Looking at hantro driver code: `drivers/media/platform/verisilicon/hantro_v4l2.c::hantro_set_fmt_cap` sets the CAPTURE format from the OUTPUT format's resolution. The stride is computed by `hantro_pp_dec_check_format_compatibility` etc. There's no userspace knob to force a wider stride.

So sub-option WSI-1 (report wider pitch in descriptor than the kernel actually allocates) is the realistic fix. Pixel-edge artifacts are acceptable for a test corpus; production-grade fix needs kernel changes.

Implementation: in `ExportSurfaceHandle`, compute `aligned_pitch = (bytesperline + 63) & ~63` and use that for `pitch`. Adjust UV plane offset accordingly: `offsets[1] = aligned_pitch * format_height` instead of `bytesperline * format_height`. Wait, that's wrong too — the kernel's UV starts at `bytesperline * format_height`, not `aligned_pitch * format_height`. Reporting wrong offset would be worse.

Hmm. The right fix is: report the kernel's actual offsets and pitches AS-IS, but also add `DRM_FORMAT_MOD_INVALID` or `DRM_FORMAT_MOD_LINEAR_NONALIGN_*` modifier to tell Mesa "this isn't WSI-aligned, treat it as a non-display intermediate." Then mpv/Firefox would composite via texture upload rather than direct WSI, paying a perf cost but correct.

Actually `DRM_FORMAT_MOD_INVALID` means "modifier unknown, do whatever you'd do for implicit." `DRM_FORMAT_MOD_LINEAR` means "explicitly known to be linear." Currently we set `DRM_FORMAT_MOD_NONE` (= 0 = same value as MOD_LINEAR). If we set `DRM_FORMAT_MOD_INVALID`, Mesa might be more lenient.

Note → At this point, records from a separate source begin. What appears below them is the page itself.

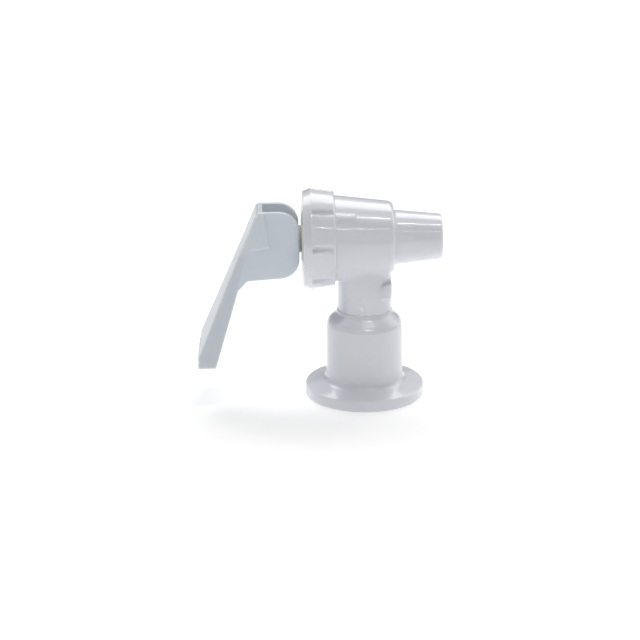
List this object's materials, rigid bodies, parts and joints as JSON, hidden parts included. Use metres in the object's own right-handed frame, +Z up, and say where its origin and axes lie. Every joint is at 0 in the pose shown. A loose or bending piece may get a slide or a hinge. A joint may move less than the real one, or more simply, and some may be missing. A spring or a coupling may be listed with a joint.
{
  "type": "push-lever dispensing tap",
  "caption": "Push-lever tap with a horizontal valve barrel and spout on a vertical neck, standing on a bell-shaped mounting flange.",
  "frame": {"origin": "centre of the mounting flange's underside, on the axis of the neck and of its threaded inlet socket", "axes": "+Z up the neck, +X along the barrel towards the spout; the pivot pin runs along Y and the lever hangs on the -X side"},
  "size_m": [0.0921, 0.045, 0.0801],
  "materials": {
    "white_moulding": "moulded white polypropylene, semi-gloss",
    "lever_moulding": "moulded cool white ABS, semi-gloss",
    "acetal": "natural acetal, slightly waxy",
    "seal_rubber": "black nitrile rubber, matt",
    "silicone": "translucent white silicone, satin",
    "stainless_wire": "drawn stainless wire"
  },
  "bodies": {
    "tap": {"tap_body": "white_moulding", "mounting_bell": "white_moulding", "bonnet": "white_moulding", "bell_retaining_ring": "acetal", "flow_straightener": "acetal", "stem_bush": "acetal", "inlet_washer": "seal_rubber", "closing_spring": "stainless_wire"},
    "seat": {"spring_retainer": "acetal", "seat_cup": "silicone"},
    "stem": {"valve_stem": "acetal", "pivot_pin": "stainless_wire"},
    "lever": {"lever": "lever_moulding"}
  },
  "joints": [
    {"name": "valve_lift", "type": "slide", "parent": "tap", "child": "seat", "axis": [-1, 0, 0], "range_m": [0, 0.003], "deforming": ["closing_spring", "seat_cup"]},
    {"name": "handle_swivel", "type": "hinge", "parent": "seat", "child": "stem", "pos_m": [-0.033, 0, 0.0615], "axis": [1, 0, 0], "continuous": true},
    {"name": "lever_press", "type": "hinge", "parent": "stem", "child": "lever", "pos_m": [-0.033, 0, 0.0615], "axis": [0, -1, 0], "range_deg": [0, 25], "stiffness_Nm_per_rad": 0.058, "springref_deg": -36.67}
  ],
  "couplings": [
    {"joint": "valve_lift", "follows": "lever_press", "m_per_rad": 0.0062}
  ]
}
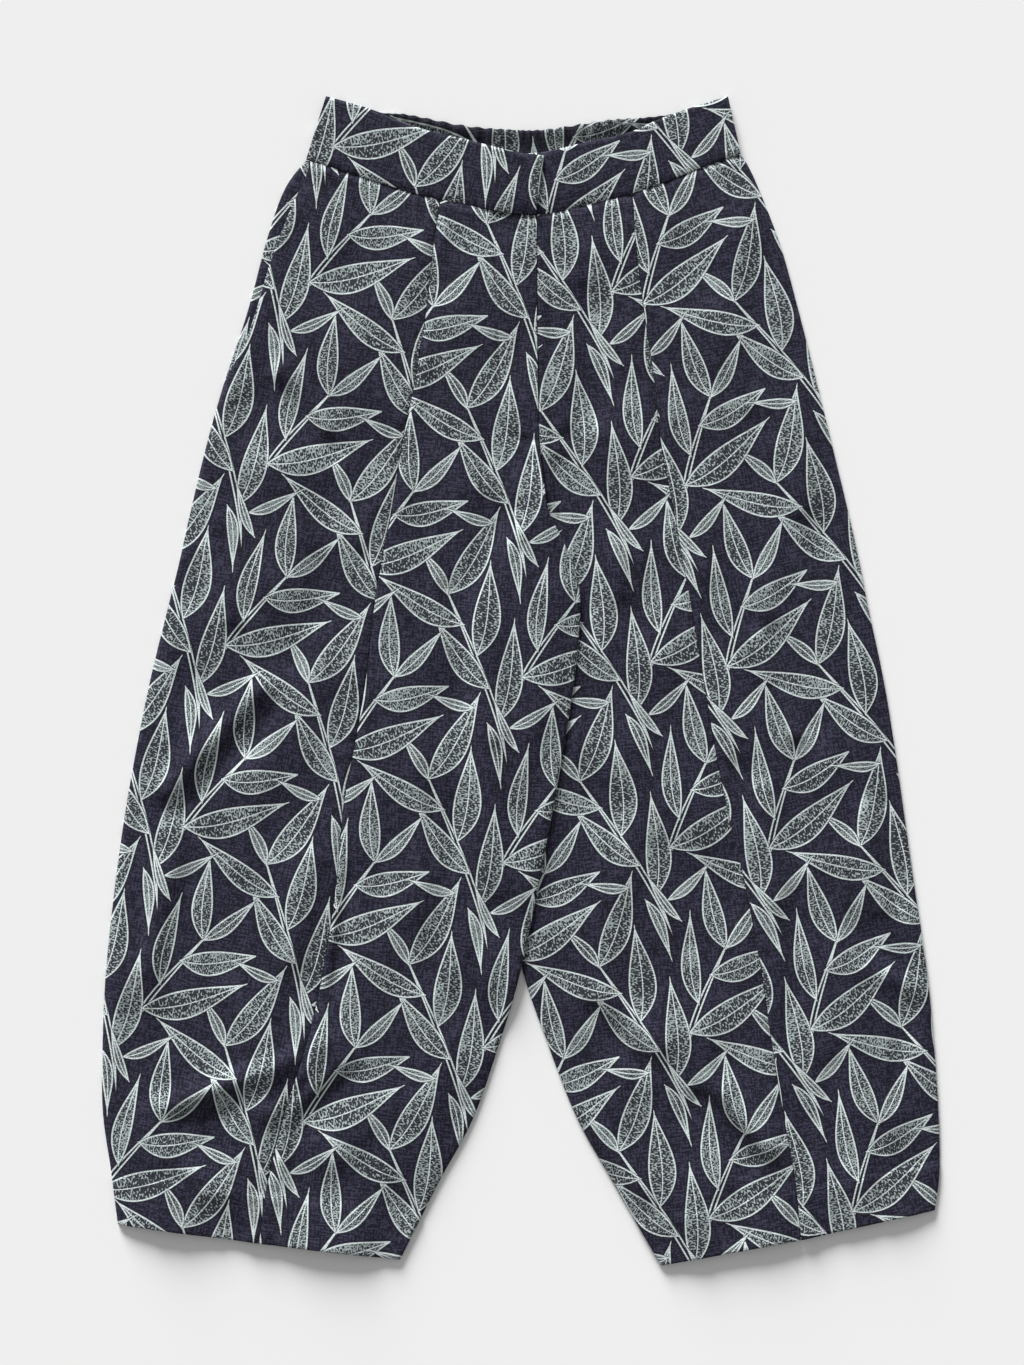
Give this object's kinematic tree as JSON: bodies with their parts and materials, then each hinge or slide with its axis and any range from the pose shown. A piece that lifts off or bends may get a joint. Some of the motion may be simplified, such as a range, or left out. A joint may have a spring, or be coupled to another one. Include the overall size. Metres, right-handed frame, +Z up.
{
  "type": "barrel leg pants",
  "caption": "Long pants with bowed barrel legs and an elasticated back waist, laid flat with the front up.",
  "frame": {"origin": "on the surface that the pants lie on, under the middle of their outline", "axes": "+Z up out of the front of the pants, +Y along the legs towards the waist, +X to the wearer's left"},
  "size_m": [0.7117, 0.993, 0.0133],
  "materials": {
    "printed_cloth": "navy plain-weave cotton with a pale grey-green leaf print, matt",
    "printed_cloth_inside": "inner face of the waistband, gathered, matt",
    "thread": "navy sewing thread"
  },
  "bodies": {
    "root": {"waistband_right": "printed_cloth", "waistband_left": "printed_cloth", "waistband_back": "printed_cloth_inside", "front_right_centre": "printed_cloth", "front_right_side": "printed_cloth", "front_left_centre": "printed_cloth", "front_left_side": "printed_cloth", "back_right": "printed_cloth", "back_left": "printed_cloth", "pocket_facing_right": "printed_cloth"}
  },
  "joints": []
}
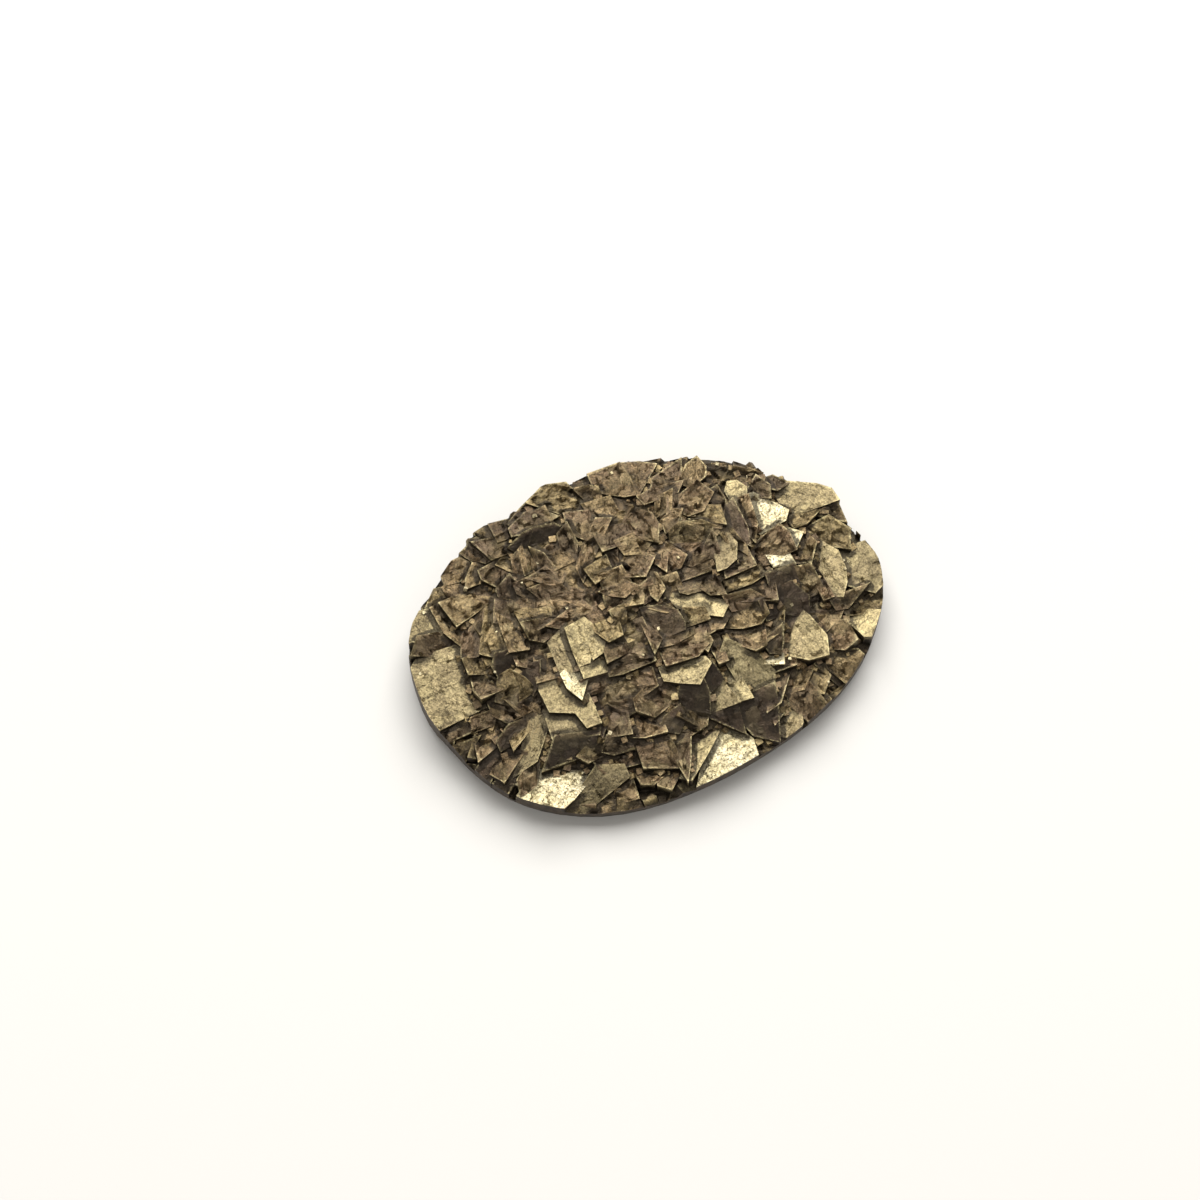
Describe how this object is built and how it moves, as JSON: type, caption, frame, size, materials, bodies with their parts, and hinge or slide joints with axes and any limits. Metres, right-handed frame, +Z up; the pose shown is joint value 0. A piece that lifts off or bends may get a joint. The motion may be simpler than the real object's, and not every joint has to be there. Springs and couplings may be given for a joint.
{
  "type": "pyrite druse",
  "caption": "Oval slice of natural pyrite druse: a crust of intergrown metallic cube crystals on a ground oval base with a flat sawn back.",
  "frame": {"origin": "middle of the sawn back, on the surface that the stone lies on", "axes": "+X along the long axis of the oval, +Z up out of the crystal crust"},
  "size_m": [0.0314, 0.0226, 0.0055],
  "materials": {
    "pyrite": "natural crystal faces with brown-olive tarnish"
  },
  "bodies": {
    "root": {"pyrite_druse": "pyrite"}
  },
  "joints": []
}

Worth a one-line experiment.

For iteration 2: try `DRM_FORMAT_MOD_INVALID` first. If Mesa accepts, done. If not, pad-pitch-with-aliasing fallback.

## Multi-resolution kernel state corruption

After Firefox plays multiple videos at different resolutions (864→1920→...) in sequence, the next CAPTURE format query returns 48×48 (kernel default). Our `LAST_OUTPUT_WIDTH/HEIGHT` cache (commit `37c0e72`) doesn't catch this because the surface request matches the last set value, but the kernel state has been clobbered between sessions.

Hypothesis: when one playback ends, mpv/Firefox calls `vaDestroyContext` → our backend cleans up (REQBUFS(0), STREAMOFF) → the kernel's CAPTURE queue is reset to default 48×48. The next vaCreateContext reuses our cache that says "format already 1920×1088, no need to S_FMT" — but the kernel is back at 48×48.

Fix: invalidate `LAST_OUTPUT_WIDTH/HEIGHT` cache when the OUTPUT queue is REQBUFS(0)'d. That guarantees the next CreateSurfaces2 will re-set the format.

Alternative: always check kernel-side actual format via `v4l2_get_format` after S_FMT and trust the kernel's value; if kernel doesn't have what we set, force re-set.

Implementation: invalidate cache in `RequestDestroyContext` / `RequestDestroySurfaces` / wherever cleanup happens. Find the right hook.

## Touch points for iteration 2 implementation

| File | Line(s) | Change |
|---|---|---|
| `src/surface.h` | new fields | Add `enum cap_buffer_state` + per-buffer state tracking struct |
| `src/surface.c` | ~201 | Allocate `max(surfaces_count, MIN_CAP_POOL)` buffers (e.g., MIN_CAP_POOL=24) |
| `src/surface.c` | ~280 | Don't 1:1 bind — instead, push all buffers to the FREE pool |
| `src/surface.c` | ~640 (Export) | Mark slot as exported, save export timestamp |
| `src/surface.c` | ~700 (Export) | Try `DRM_FORMAT_MOD_INVALID` instead of `DRM_FORMAT_MOD_NONE` for WSI compat |
| `src/picture.c` | ~340 (BeginPicture) | Allocate slot from pool (LRU recycling), bind surface→slot, update destination_index |
| `src/picture.c` | ~375 (EndPicture, the existing QBUF) | Already uses `surface_object->destination_index` — works once BeginPicture rebinds |
| `src/surface.c` | LAST_OUTPUT_WIDTH cache | Invalidate on RequestDestroyContext or DestroySurfaces |

## Phase 4 plan input — to be locked

The pool refactor is the load-bearing fix. WSI alignment + multi-resolution recovery are independent and small (1-line experiments first, escalate if needed).

Suggested fix order:
1. Multi-resolution cache invalidation (smallest, lowest risk)
2. WSI modifier change to `DRM_FORMAT_MOD_INVALID` (1 line, test immediately)
3. Decoupled buffer pool (the substantive iteration 2 work)
4. Each fix tested independently before stacking the next.